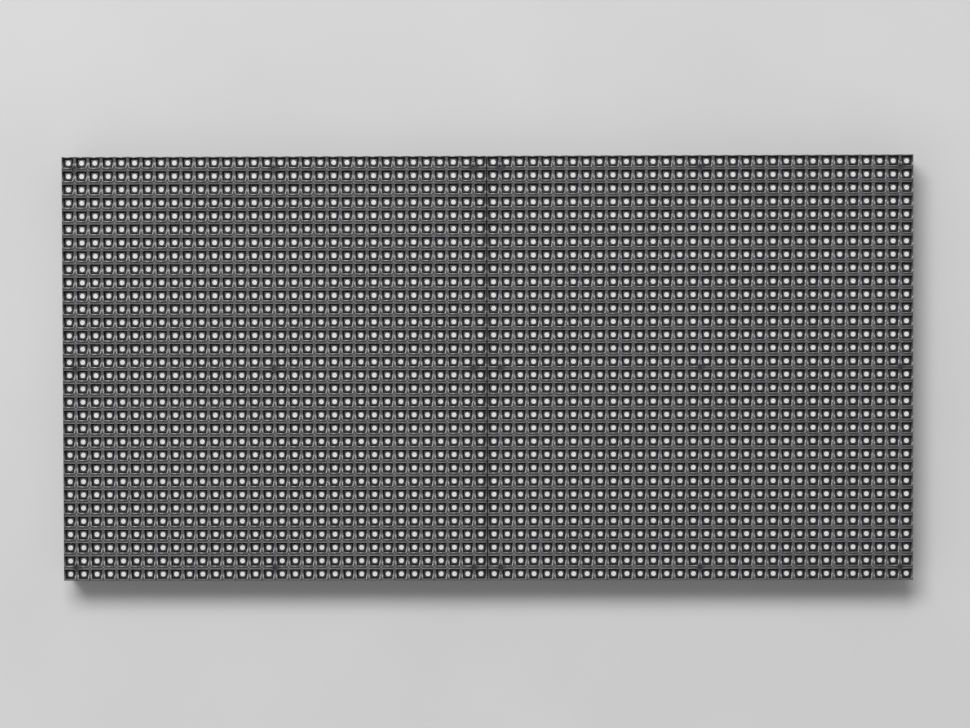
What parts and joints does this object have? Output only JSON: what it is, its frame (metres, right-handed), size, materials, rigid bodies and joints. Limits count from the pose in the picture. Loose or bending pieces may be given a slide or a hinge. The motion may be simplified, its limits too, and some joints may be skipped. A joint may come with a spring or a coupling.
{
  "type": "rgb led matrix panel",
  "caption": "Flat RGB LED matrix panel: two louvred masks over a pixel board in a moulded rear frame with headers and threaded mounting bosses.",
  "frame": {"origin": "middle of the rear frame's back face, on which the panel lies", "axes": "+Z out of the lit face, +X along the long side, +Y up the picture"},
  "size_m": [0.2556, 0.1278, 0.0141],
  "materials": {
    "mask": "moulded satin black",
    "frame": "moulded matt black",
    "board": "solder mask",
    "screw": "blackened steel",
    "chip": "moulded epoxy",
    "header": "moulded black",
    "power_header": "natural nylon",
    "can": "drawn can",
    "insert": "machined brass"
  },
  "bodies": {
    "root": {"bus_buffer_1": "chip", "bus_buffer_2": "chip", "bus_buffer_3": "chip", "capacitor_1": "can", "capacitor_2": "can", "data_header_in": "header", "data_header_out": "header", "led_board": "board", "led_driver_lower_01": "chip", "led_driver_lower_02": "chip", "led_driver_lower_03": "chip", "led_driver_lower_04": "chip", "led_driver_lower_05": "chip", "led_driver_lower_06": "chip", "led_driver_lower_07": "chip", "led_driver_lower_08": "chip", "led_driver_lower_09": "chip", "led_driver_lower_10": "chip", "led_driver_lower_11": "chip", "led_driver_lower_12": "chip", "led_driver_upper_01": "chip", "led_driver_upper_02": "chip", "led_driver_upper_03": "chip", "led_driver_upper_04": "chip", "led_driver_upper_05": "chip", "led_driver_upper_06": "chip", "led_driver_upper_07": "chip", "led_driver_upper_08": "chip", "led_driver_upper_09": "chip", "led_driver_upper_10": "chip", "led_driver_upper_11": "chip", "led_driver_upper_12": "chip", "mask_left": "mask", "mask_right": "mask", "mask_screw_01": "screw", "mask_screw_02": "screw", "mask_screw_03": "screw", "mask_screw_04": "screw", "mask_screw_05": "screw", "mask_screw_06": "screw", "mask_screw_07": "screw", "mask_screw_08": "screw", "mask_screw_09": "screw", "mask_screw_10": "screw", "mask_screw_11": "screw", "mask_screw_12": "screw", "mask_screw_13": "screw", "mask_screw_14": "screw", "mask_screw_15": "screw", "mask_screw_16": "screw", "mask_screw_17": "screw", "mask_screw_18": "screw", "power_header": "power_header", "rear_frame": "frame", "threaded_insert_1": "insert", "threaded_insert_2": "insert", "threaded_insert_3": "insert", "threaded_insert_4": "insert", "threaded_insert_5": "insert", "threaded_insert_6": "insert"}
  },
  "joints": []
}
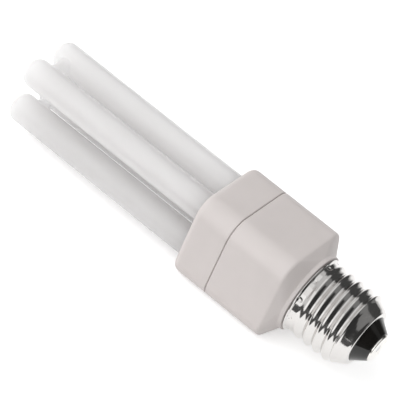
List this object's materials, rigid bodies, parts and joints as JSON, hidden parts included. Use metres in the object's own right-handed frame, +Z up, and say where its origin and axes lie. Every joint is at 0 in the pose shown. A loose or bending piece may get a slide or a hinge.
────────────────
◆ **What needs to be done**: Find every line in the records above that holds the word "origin", and copy each one.

◆ **Output for this task**:
  "frame": {"origin": "middle of the rear frame's back face, on which the panel lies", "axes": "+Z out of the lit face, +X along the long side, +Y up the picture"},
List this object's materials, rigid bodies, parts and joints as JSON, hidden parts included. Use metres in the object's own right-handed frame, +Z up, and say where its origin and axes lie. Every joint is at 0 in the pose shown. A loose or bending piece may get a slide or a hinge.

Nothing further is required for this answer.